**Dataset entries**:
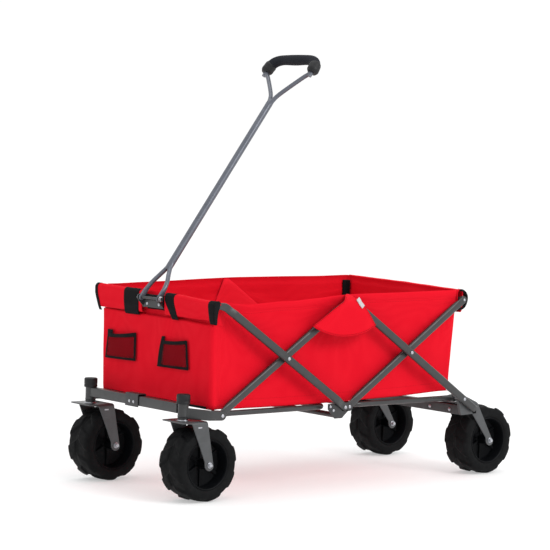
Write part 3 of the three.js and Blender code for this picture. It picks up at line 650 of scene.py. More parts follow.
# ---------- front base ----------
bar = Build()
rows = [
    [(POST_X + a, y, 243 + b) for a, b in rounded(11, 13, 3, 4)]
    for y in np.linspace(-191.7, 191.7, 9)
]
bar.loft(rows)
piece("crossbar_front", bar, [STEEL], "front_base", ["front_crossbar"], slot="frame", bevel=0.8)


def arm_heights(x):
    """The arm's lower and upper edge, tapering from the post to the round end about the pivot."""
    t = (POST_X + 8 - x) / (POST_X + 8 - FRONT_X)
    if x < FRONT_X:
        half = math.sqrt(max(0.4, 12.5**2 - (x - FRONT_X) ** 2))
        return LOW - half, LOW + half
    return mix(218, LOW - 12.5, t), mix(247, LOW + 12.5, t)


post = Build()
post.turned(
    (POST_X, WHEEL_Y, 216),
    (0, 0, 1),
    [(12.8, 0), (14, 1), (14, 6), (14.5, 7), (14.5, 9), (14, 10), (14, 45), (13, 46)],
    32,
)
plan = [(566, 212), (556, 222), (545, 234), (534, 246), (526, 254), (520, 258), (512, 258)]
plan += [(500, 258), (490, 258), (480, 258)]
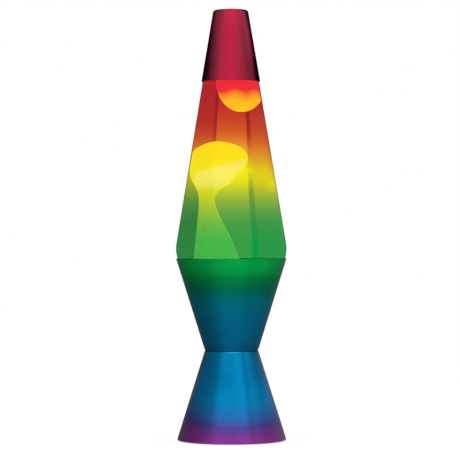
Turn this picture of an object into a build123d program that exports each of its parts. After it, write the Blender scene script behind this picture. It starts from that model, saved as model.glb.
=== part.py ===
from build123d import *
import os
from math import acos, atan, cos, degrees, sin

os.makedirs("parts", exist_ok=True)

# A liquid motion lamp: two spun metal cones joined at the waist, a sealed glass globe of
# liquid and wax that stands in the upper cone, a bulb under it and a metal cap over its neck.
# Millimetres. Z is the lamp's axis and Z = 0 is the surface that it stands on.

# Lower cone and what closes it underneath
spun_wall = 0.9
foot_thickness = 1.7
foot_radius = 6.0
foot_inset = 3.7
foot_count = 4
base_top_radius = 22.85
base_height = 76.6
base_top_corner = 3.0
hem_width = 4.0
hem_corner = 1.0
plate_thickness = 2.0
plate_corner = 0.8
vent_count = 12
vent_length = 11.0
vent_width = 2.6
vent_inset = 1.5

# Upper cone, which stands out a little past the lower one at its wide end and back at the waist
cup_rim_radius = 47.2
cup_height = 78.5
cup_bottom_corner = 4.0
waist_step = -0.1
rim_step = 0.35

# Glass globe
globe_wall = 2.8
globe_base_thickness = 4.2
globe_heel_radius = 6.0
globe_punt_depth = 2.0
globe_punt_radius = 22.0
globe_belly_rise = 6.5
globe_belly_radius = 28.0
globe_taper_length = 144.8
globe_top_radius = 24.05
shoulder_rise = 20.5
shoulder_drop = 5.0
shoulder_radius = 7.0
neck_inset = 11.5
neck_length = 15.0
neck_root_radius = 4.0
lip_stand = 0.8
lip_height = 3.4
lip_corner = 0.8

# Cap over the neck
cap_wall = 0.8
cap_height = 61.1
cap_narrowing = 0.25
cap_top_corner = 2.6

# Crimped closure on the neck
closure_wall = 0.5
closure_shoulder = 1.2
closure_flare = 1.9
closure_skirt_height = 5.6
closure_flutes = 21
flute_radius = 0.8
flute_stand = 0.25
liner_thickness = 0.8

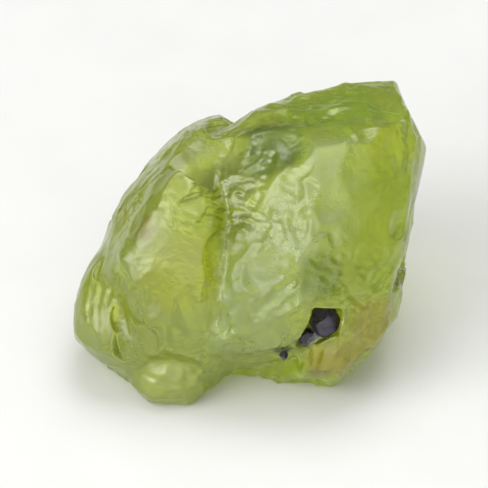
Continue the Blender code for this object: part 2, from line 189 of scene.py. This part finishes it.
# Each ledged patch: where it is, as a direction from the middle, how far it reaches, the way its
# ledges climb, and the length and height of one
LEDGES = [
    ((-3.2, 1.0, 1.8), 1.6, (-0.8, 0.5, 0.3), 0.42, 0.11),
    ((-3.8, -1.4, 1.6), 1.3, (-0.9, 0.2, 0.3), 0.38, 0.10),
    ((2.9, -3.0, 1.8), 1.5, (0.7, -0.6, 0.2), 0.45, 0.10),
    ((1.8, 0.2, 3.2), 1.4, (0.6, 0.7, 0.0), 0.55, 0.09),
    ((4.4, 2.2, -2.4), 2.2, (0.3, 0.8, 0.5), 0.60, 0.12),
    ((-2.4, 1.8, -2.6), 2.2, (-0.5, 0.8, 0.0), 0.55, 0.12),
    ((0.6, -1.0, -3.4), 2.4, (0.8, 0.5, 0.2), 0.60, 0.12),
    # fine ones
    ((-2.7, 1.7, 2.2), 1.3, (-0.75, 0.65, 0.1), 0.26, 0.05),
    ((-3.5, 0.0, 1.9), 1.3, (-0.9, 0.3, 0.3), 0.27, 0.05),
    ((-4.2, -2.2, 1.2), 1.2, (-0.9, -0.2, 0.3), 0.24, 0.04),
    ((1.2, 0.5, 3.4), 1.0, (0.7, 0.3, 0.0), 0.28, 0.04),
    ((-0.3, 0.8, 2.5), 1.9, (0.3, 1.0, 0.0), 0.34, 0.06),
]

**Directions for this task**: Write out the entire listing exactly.

**The output**:
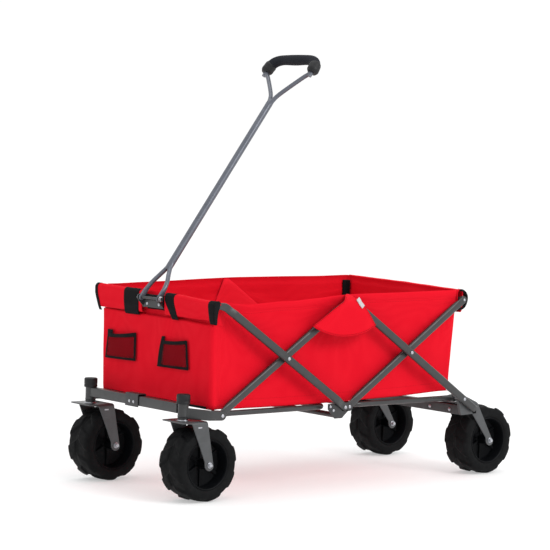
Write part 3 of the three.js and Blender code for this picture. It picks up at line 650 of scene.py. More parts follow.
# ---------- front base ----------
bar = Build()
rows = [
    [(POST_X + a, y, 243 + b) for a, b in rounded(11, 13, 3, 4)]
    for y in np.linspace(-191.7, 191.7, 9)
]
bar.loft(rows)
piece("crossbar_front", bar, [STEEL], "front_base", ["front_crossbar"], slot="frame", bevel=0.8)


def arm_heights(x):
    """The arm's lower and upper edge, tapering from the post to the round end about the pivot."""
    t = (POST_X + 8 - x) / (POST_X + 8 - FRONT_X)
    if x < FRONT_X:
        half = math.sqrt(max(0.4, 12.5**2 - (x - FRONT_X) ** 2))
        return LOW - half, LOW + half
    return mix(218, LOW - 12.5, t), mix(247, LOW + 12.5, t)


post = Build()
post.turned(
    (POST_X, WHEEL_Y, 216),
    (0, 0, 1),
    [(12.8, 0), (14, 1), (14, 6), (14.5, 7), (14.5, 9), (14, 10), (14, 45), (13, 46)],
    32,
)
plan = [(566, 212), (556, 222), (545, 234), (534, 246), (526, 254), (520, 258), (512, 258)]
plan += [(500, 258), (490, 258), (480, 258)]
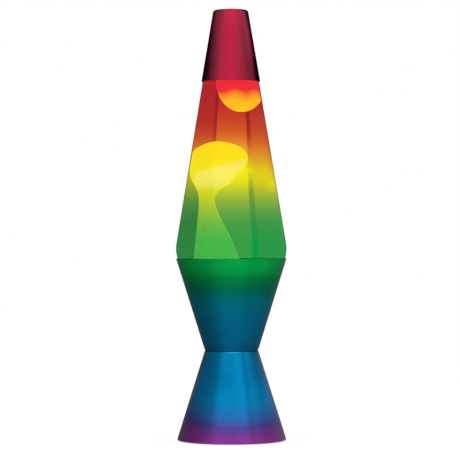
Turn this picture of an object into a build123d program that exports each of its parts. After it, write the Blender scene script behind this picture. It starts from that model, saved as model.glb.
=== part.py ===
from build123d import *
import os
from math import acos, atan, cos, degrees, sin

os.makedirs("parts", exist_ok=True)

# A liquid motion lamp: two spun metal cones joined at the waist, a sealed glass globe of
# liquid and wax that stands in the upper cone, a bulb under it and a metal cap over its neck.
# Millimetres. Z is the lamp's axis and Z = 0 is the surface that it stands on.

# Lower cone and what closes it underneath
spun_wall = 0.9
foot_thickness = 1.7
foot_radius = 6.0
foot_inset = 3.7
foot_count = 4
base_top_radius = 22.85
base_height = 76.6
base_top_corner = 3.0
hem_width = 4.0
hem_corner = 1.0
plate_thickness = 2.0
plate_corner = 0.8
vent_count = 12
vent_length = 11.0
vent_width = 2.6
vent_inset = 1.5

# Upper cone, which stands out a little past the lower one at its wide end and back at the waist
cup_rim_radius = 47.2
cup_height = 78.5
cup_bottom_corner = 4.0
waist_step = -0.1
rim_step = 0.35

# Glass globe
globe_wall = 2.8
globe_base_thickness = 4.2
globe_heel_radius = 6.0
globe_punt_depth = 2.0
globe_punt_radius = 22.0
globe_belly_rise = 6.5
globe_belly_radius = 28.0
globe_taper_length = 144.8
globe_top_radius = 24.05
shoulder_rise = 20.5
shoulder_drop = 5.0
shoulder_radius = 7.0
neck_inset = 11.5
neck_length = 15.0
neck_root_radius = 4.0
lip_stand = 0.8
lip_height = 3.4
lip_corner = 0.8

# Cap over the neck
cap_wall = 0.8
cap_height = 61.1
cap_narrowing = 0.25
cap_top_corner = 2.6

# Crimped closure on the neck
closure_wall = 0.5
closure_shoulder = 1.2
closure_flare = 1.9
closure_skirt_height = 5.6
closure_flutes = 21
flute_radius = 0.8
flute_stand = 0.25
liner_thickness = 0.8

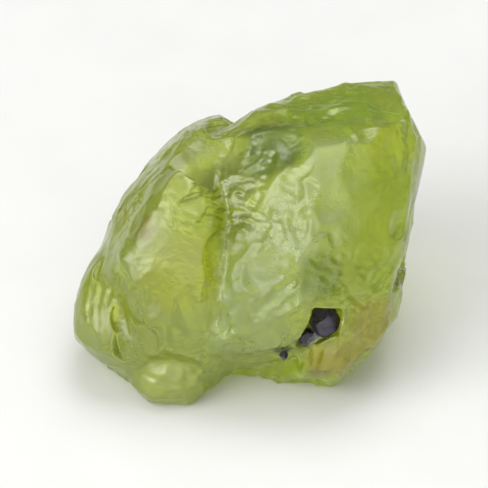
Continue the Blender code for this object: part 2, from line 189 of scene.py. This part finishes it.
# Each ledged patch: where it is, as a direction from the middle, how far it reaches, the way its
# ledges climb, and the length and height of one
LEDGES = [
    ((-3.2, 1.0, 1.8), 1.6, (-0.8, 0.5, 0.3), 0.42, 0.11),
    ((-3.8, -1.4, 1.6), 1.3, (-0.9, 0.2, 0.3), 0.38, 0.10),
    ((2.9, -3.0, 1.8), 1.5, (0.7, -0.6, 0.2), 0.45, 0.10),
    ((1.8, 0.2, 3.2), 1.4, (0.6, 0.7, 0.0), 0.55, 0.09),
    ((4.4, 2.2, -2.4), 2.2, (0.3, 0.8, 0.5), 0.60, 0.12),
    ((-2.4, 1.8, -2.6), 2.2, (-0.5, 0.8, 0.0), 0.55, 0.12),
    ((0.6, -1.0, -3.4), 2.4, (0.8, 0.5, 0.2), 0.60, 0.12),
    # fine ones
    ((-2.7, 1.7, 2.2), 1.3, (-0.75, 0.65, 0.1), 0.26, 0.05),
    ((-3.5, 0.0, 1.9), 1.3, (-0.9, 0.3, 0.3), 0.27, 0.05),
    ((-4.2, -2.2, 1.2), 1.2, (-0.9, -0.2, 0.3), 0.24, 0.04),
    ((1.2, 0.5, 3.4), 1.0, (0.7, 0.3, 0.0), 0.28, 0.04),
    ((-0.3, 0.8, 2.5), 1.9, (0.3, 1.0, 0.0), 0.34, 0.06),
]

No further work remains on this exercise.